APR vs. interest rate
Your credit card’s interest rate and APR for purchases are one and the same. There are other APRs and fees associated with credit cards, such as annual fees or balance transfer fees, but those are not factored into the purchase APR. That’s because not every cardholder is going to incur fees.
Fixed vs. variable
When you’re shopping around for a new credit card, you may see APRs listed as fixed or variable. While many credit cards offer variable APRs, you may come across one that offers fixed.
- Variable APR means that a card’s interest rate can change over time. Variable APRs change based on an index interest rate, such as the prime rate published in the Wall Street Journal. When the prevailing prime rate changes, it can directly affect the variable interest rates on credit cards.
- Fixed APR generally stays the same. This means that the card’s rate is not tied to an index. But that doesn’t mean your rate will never change — it just means the issuer will likely need to contact you before raising the rate.
Different APRs for credit cards
There can be several types of APRs associated with any given card. It’s important to familiarize yourself with what they mean so that you understand what interest costs you could be charged with each card.
- Purchase APR is the interest rate charged on purchases when you don’t pay off the card’s balance in full and on time each month. (Keep in mind that many cards have a grace period.)
- Penalty APR is usually triggered by spending beyond your credit limit or making a late payment.
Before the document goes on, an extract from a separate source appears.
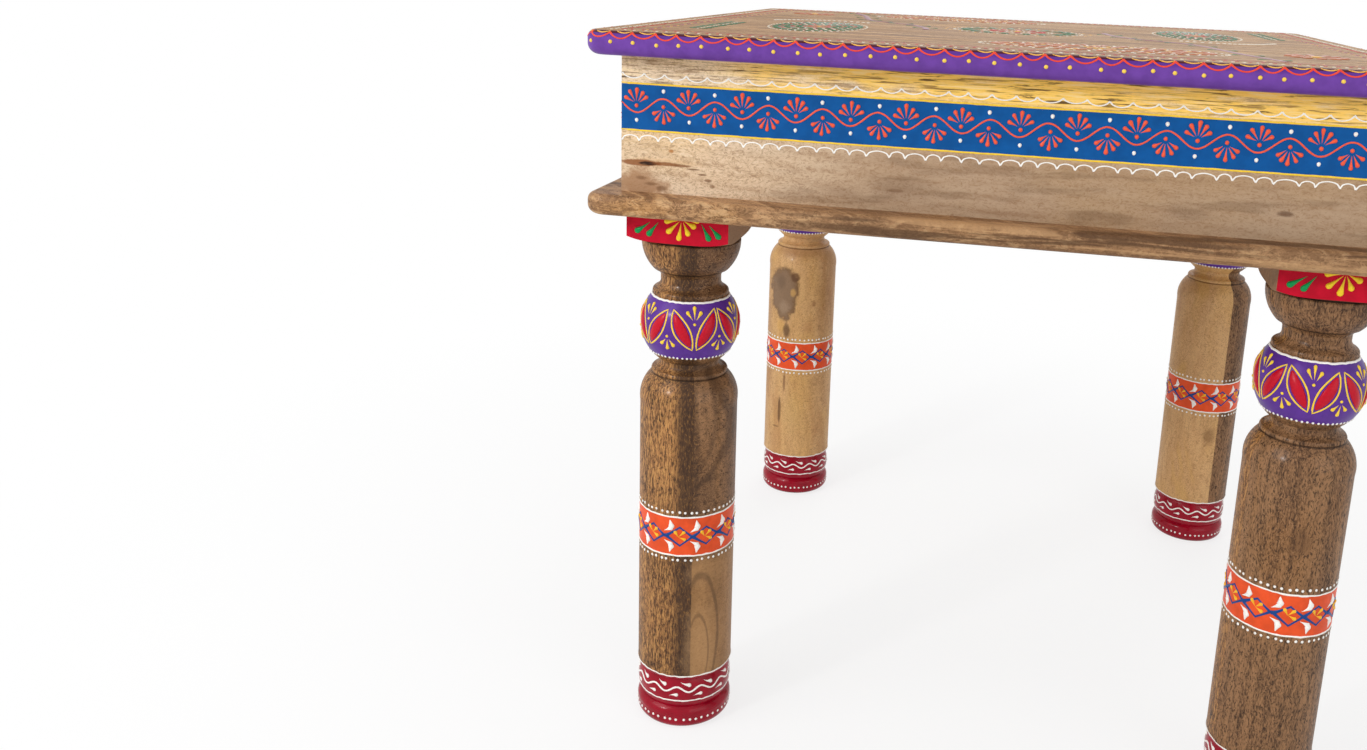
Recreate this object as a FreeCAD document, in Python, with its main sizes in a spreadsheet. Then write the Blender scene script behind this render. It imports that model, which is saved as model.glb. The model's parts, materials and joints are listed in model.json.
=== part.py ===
"""A low square table of mango wood: an edge-glued top, a deep apron, a moulded frame and turned legs."""
import FreeCAD, Part
import math
import os
from types import SimpleNamespace

import Sketcher

Vector = FreeCAD.Vector
UP = Vector(0, 0, 1)
doc = FreeCAD.newDocument("bajot_low_table")

# Driving sizes in millimetres: alias, value, what it is
SIZES = (
    ("top_width", 472.0, "top, left to right"),
    ("top_depth", 472.0, "top, front to back"),
    ("top_thickness", 14.0, "top boards"),
    ("top_upper_round", 4.6, "rim of the top, upper edge radius"),
    ("top_lower_round", 6.4, "rim of the top, lower edge radius"),
    ("top_corner_round", 13.0, "corners of the top seen from above"),
    ("top_overhang", 17.8, "top beyond the apron"),
    ("apron_height", 79.4, "apron boards"),
    ("apron_thickness", 17.0, "apron boards"),
    ("rebate_depth", 9.0, "end of a side board let into the front and back boards"),
    ("rail_overhang", 18.0, "moulded frame beyond the apron"),
    ("rail_width", 88.0, "moulded frame, nose to inner edge"),
    ("rail_thickness", 12.6, "moulded frame"),
    ("rail_upper_round", 4.4, "nose of the moulded frame, upper edge radius"),
    ("rail_lower_round", 5.4, "nose of the moulded frame, lower edge radius"),
    ("rail_corner_round", 13.0, "corners of the moulded frame seen from above"),
    ("leg_setback", 33.6, "leg axis inside the apron's outer face"),
    ("leg_length", 344.5, "floor to the moulded frame"),
    ("blank_width", 62.4, "square blank that a leg is turned from"),
    ("head_height", 18.0, "square head left at the top of the blank"),
    ("head_round", 4.0, "turned rounding of the head's lower corners"),
    ("head_gap", 1.2, "narrow cut under the head"),
    ("bowl_radius", 30.6, "bowl under the head"),
    ("bowl_height", 23.6, "bowl under the head"),
    ("lip_radius", 24.0, "lip where the bowl ends above the neck"),
    ("lip_height", 4.8, "lip above the neck"),
    ("lip_step", 0.9, "small step cut under the lip"),
    ("neck_radius", 18.7, "neck under the bowl"),
    ("neck_height", 4.4, "neck under the bowl"),
    ("bead_radius", 23.7, "bead on top of the ball"),
    ("bead_height", 7.4, "bead and the cove above it"),
    ("bead_face", 3.0, "rounded edge of the bead"),
    ("ball_radius", 30.9, "ball, at its widest"),
    ("ball_height", 42.6, "ball, bead to waist"),
    ("waist_radius", 18.9, "waist under the ball"),
    ("waist_height", 2.6, "straight part of the waist"),
    ("collar_radius", 24.0, "small collar under the waist"),
    ("collar_height", 5.8, "collar and the cove above it"),
    ("collar_face", 2.8, "rounded edge of the collar"),
    ("edge_round", 0.9, "how far the edges of bead and collar swell"),
    ("shoulder_height", 19.6, "rounded shoulder of the leg's body"),
    ("body_radius", 30.8, "long straight body of the leg"),
    ("body_round", 4.6, "lower end of the body"),
    ("groove_radius", 28.2, "bottoms of the two grooves of the foot"),
    ("ring_radius", 30.5, "ring between the two grooves"),
    ("ring_height", 20.4, "ring between the two grooves"),
    ("foot_height", 15.1, "flattened bun foot"),
    ("foot_base_radius", 25.6, "flat that the foot stands on"),
    ("bolt_radius", 4.0, "hanger bolt"),
    ("bolt_in_leg", 42.0, "hanger bolt's wood thread in the leg"),
    ("bolt_past_nut", 3.0, "hanger bolt above its nut"),
    ("bolt_clearance", 0.1, "hole round the hanger bolt"),
    ("washer_radius", 9.0, "washer"),
    ("washer_thickness", 1.6, "washer"),
    ("nut_across_corners", 15.0, "hexagon nut"),
    ("nut_height", 6.5, "hexagon nut"),
    ("block_width", 46.0, "corner block, along the apron"),
    ("block_height", 34.0, "corner block"),
    ("block_chamfer", 20.0, "inner corner cut off the block"),
    ("cleat_width", 24.0, "cleat under the top boards"),
    ("cleat_height", 20.0, "cleat under the top boards"),
    ("cleat_end_gap", 6.0, "cleat's end clear of the front and back boards"),
    ("screw_radius", 2.0, "wood screws"),
    ("screw_head_radius", 4.0, "wood screws, countersunk head"),
    ("screw_head_height", 2.4, "wood screws, countersunk head"),
    ("screw_point", 4.0, "wood screws, tapered point"),
    ("screw_clearance", 0.05, "hole round a wood screw"),
    ("screw_in_top", 9.0, "screw's hold in a top board"),
    ("screw_in_apron", 10.0, "screw's hold in an apron board, sideways"),
    ("screw_up_apron", 24.0, "screw's hold in an apron board, from below"),
)
TOP_BOARDS = 5
SEAM_TURN = 23
NUT_TURN = 15
RAIL_SCREW_SHARES = (-0.6, 0.0, 0.6)
CLEAT_SCREW_SHARES = (-0.7, 0.12, 0.7)
BLOCK_SCREW_SHARES = (0.32, 0.68)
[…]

This is a higher APR that may be applied if you make a payment that’s more than 60 days late. If you make the minimum payment on time for six months in a row after the penalty APR kicked in, you can get your original interest rate reinstated.
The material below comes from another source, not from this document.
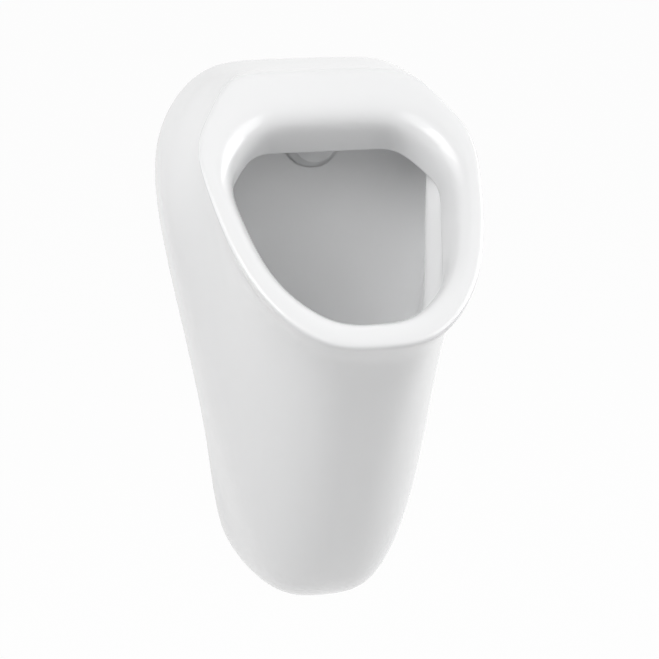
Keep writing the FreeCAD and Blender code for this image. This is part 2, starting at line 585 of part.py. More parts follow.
trap_nut = grip_nut(TRAP_NUT_RADIUS, TAIL_RADIUS + CLEAR, TRAP_NUT,
                    Vector(0, -OUTLET_DEPTH, TRAP_NUT_LOW), Vector(0, 0, 1))
trap_lip = tube(TAIL_RADIUS + CLEAR, DIP_RADIUS + CLEAR, TRAP_NUT_LOW, TRAP_NUT_LOW + NUT_LIP,
                OUTLET_DEPTH)
export("trap_inlet_nut", trap_nut.fuse(trap_lip).removeSplitter())
export("trap_inlet_washer", tube(TAIL_RADIUS, DIP_RADIUS - DIP_WALL, DIP_TOP, TAIL_LOW, OUTLET_DEPTH))
dip_flange = tube(TAIL_RADIUS, DIP_RADIUS - DIP_WALL, DIP_TOP - DIP_FLANGE, DIP_TOP, OUTLET_DEPTH)
dip_pipe = tube(DIP_RADIUS, DIP_RADIUS - DIP_WALL, DIP_END_HEIGHT, DIP_TOP, OUTLET_DEPTH)
export("dip_tube", dip_flange.fuse(dip_pipe).removeSplitter())
export("trap_body", trap_body())
export("trap_cup", trap_cup())
export("trap_cup_seal", tube(TRAP_RADIUS, CUP_BORE,
                             TRAP_END_HEIGHT - CUP_SEAL, TRAP_END_HEIGHT, OUTLET_DEPTH))

pipe = level_tube(PIPE_RADIUS, 0, PIPE_FRONT, 0.0, DRAIN_HEIGHT)
pipe = pipe.fuse(level_tube(DRAIN_RADIUS, 0, 0.0, -DRAIN_PAST_WALL, DRAIN_HEIGHT))
export("drain_pipe", pipe.cut(level_tube(PIPE_BORE, 0, PIPE_FRONT, -DRAIN_PAST_WALL, DRAIN_HEIGHT)))
seal_back = STUB_END - DRAIN_SEAL
export("drain_seal", level_tube(STUB_RADIUS, STUB_BORE, STUB_END, seal_back, DRAIN_HEIGHT))
drain_nut_back = seal_back - NUT_LIP
drain_nut = grip_nut(STUB_RADIUS + 5.0, STUB_RADIUS + CLEAR, DRAIN_NUT,
                     Vector(0, -drain_nut_back - DRAIN_NUT, DRAIN_HEIGHT), Vector(0, 1, 0))
drain_lip = level_tube(STUB_RADIUS + CLEAR, STUB_BORE, seal_back, drain_nut_back, DRAIN_HEIGHT)
export("drain_nut", drain_nut.fuse(drain_lip).removeSplitter())
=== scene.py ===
# %% [markdown]
# # A wall hung urinal in white vitreous china
#
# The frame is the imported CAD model: it says where each piece is and how big it is. This
# script dresses it. The origin is the middle of the four wall fixings, +Y runs into the
# wall and +Z is up. Lengths of the china are written in millimetres, as its drawing is,
# and MM turns them into Blender's metres.

import math

import bmesh
import bpy
import numpy as np
from mathutils import Matrix, Vector


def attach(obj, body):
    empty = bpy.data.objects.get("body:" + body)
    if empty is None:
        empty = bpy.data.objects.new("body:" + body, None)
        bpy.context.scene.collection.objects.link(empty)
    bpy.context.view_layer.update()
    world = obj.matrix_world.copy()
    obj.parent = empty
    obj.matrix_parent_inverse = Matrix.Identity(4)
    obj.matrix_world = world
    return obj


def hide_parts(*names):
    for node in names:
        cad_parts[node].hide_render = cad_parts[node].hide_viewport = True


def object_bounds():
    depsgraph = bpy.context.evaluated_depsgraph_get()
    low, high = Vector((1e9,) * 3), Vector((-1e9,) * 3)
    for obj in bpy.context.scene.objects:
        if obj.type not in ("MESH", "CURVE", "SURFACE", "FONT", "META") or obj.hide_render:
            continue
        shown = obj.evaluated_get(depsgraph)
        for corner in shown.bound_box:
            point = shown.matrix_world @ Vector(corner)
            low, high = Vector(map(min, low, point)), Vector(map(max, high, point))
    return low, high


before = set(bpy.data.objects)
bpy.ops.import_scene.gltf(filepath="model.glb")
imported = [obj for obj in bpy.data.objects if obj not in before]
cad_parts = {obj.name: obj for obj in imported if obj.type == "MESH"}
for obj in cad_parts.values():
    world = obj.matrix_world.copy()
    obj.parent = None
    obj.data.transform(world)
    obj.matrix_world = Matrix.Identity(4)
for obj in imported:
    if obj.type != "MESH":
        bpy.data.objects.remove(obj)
cad_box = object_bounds()
MM = 0.001
print("CAD box", [tuple(round(c, 4) for c in corner) for corner in cad_box])

# %% [markdown]
# ## Camera
#
# The photograph is taken from a little to the left of the urinal and a little above it,
# with a long lens, so that its upright edges hardly converge. The camera is built from its
# own three axes: one points back at it from the object, one to its right and one up. The
# shift slides the picture, because the object isn't in the middle of the photograph.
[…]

- Introductory APR is a special temporary rate that credit card companies may offer as a perk for signing up with a specific card. Some offer 0% introductory rates for a certain period on purchases, balance transfers or both. That could be an attractive feature, but just make sure you’re familiar with when, and how much, the APR will jump after that intro period.
- Balance transfer APR is the interest rate charged on balances moved from one card to another. Some cards offer an intro 0% balance transfer APR for a set period of time, which could be worth looking into if you need to pay off credit card debt. You’ll be charged interest on any remaining balance after the intro period, so make sure you know when the introductory period ends.
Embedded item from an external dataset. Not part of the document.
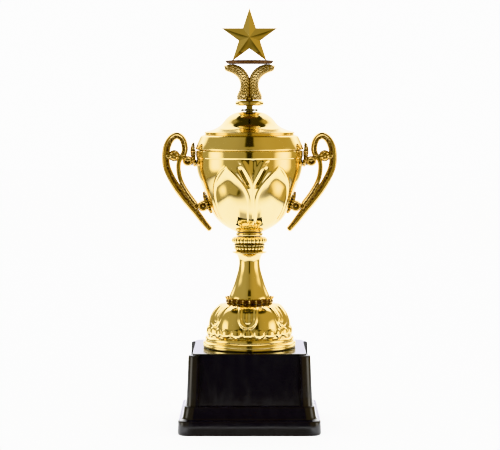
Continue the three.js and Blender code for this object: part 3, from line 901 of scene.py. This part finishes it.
def star():
    """A five-pointed star with a ridge along each arm, hollow-ground facets and soft edges."""
    half, floor, top = span("star")
    radius = half / math.cos(math.radians(18))
    centre = top - radius
    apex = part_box("star")[1].y / MM
    corner = np.arange(2 * STAR_POINTS)
    r = np.where(corner % 2 == 0, radius, radius * STAR_INNER)
    a = corner * TURN / (2 * STAR_POINTS)
    corners = np.column_stack([r * np.sin(a), r * np.cos(a)])[:, None]
    steps = 14
    w = (np.arange(steps) / steps)[:, None]
    outline = (corners * (1 - w) + np.roll(corners, -1, axis=0) * w).reshape(-1, 2)
    # from the middle of a face out to its edge
    share = (np.arange(steps + 1) / steps)[:, None]
    hollow = np.sin(np.pi * np.tile(w[:, 0], len(corners))) * np.sin(np.pi * share) * share
    y = STAR_EDGE + (apex - STAR_EDGE) * (1 - share) - STAR_HOLLOW * hollow
    x, z = share * outline[:, 0], centre + share * outline[:, 1]
    front, back = np.stack([x, -y, z], -1), np.stack([x, y, z], -1)
    soft = front[-1] * [1.003, 0, 1]
    loop = np.concatenate([front[1:], [soft], back[1:][::-1]])
    loop[..., 2] = np.maximum(loop[..., 2], floor)
    rows, cols = loop.shape[:2]
    faces = grid_faces(rows, cols, False, True)
    # fans of triangles close the middle of the front and the back
    last = (rows - 1) * cols
    faces += [[rows * cols, (j + 1) % cols, j] for j in range(cols)]
    faces += [[rows * cols + 1, last + j, last + (j + 1) % cols] for j in range(cols)]
    return Shape().add(np.concatenate([loop.reshape(-1, 3), front[0][:1], back[0][:1]]), faces)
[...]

How APRs are calculated for credit cards
A credit card has different APRs, and each is decided using different factors. When an issuer approves you for a card, it offers you certain terms based on your creditworthiness, like the purchase APR. Your credit scores can be a key factor in how issuers determine the APR you qualify for. Typically, the higher your credit scores, the greater the chance you’ll qualify for a lower APR. Remember, a credit card’s purchase APR does not factor in additional fees, so read the fine print before deciding whether a card is right for you.Credit Karma Guide to Credit Card Terms and Conditions
How can you get a good APR?
Working toward (or keeping) healthy credit is a good way to increase your chances of getting a favorable APR when you apply for a credit card. Better credit scores could help you qualify for a lower APR, which could save you money over the long term. If you know you will be applying for a credit card sometime soon, you may benefit by working to boost your overall credit health.
Need a lower interest rate on your credit card? Consider looking for a balance transfer card, which can help you obtain a lower interest rate on your credit card debt. That’s because balance transfer cards allow you to move credit card debt from one card to another, ideally at a better APR. Just watch out for any balance transfer fees associated with the transfer.
Knowing what’s behind an APR is important. It gives you a more complete picture of what you’ll be paying in interest, and it offers you another tool for effective comparison shopping.
As you’re comparing credit cards, pay special attention to the different APRs listed in the cards’ terms and conditions, and whether they’re variable or fixed.
And while APR is important, it’s not the whole picture. Make sure you’re comparing apples to apples, and looking at any fees associated with the card. Consider the total package before applying for a credit card.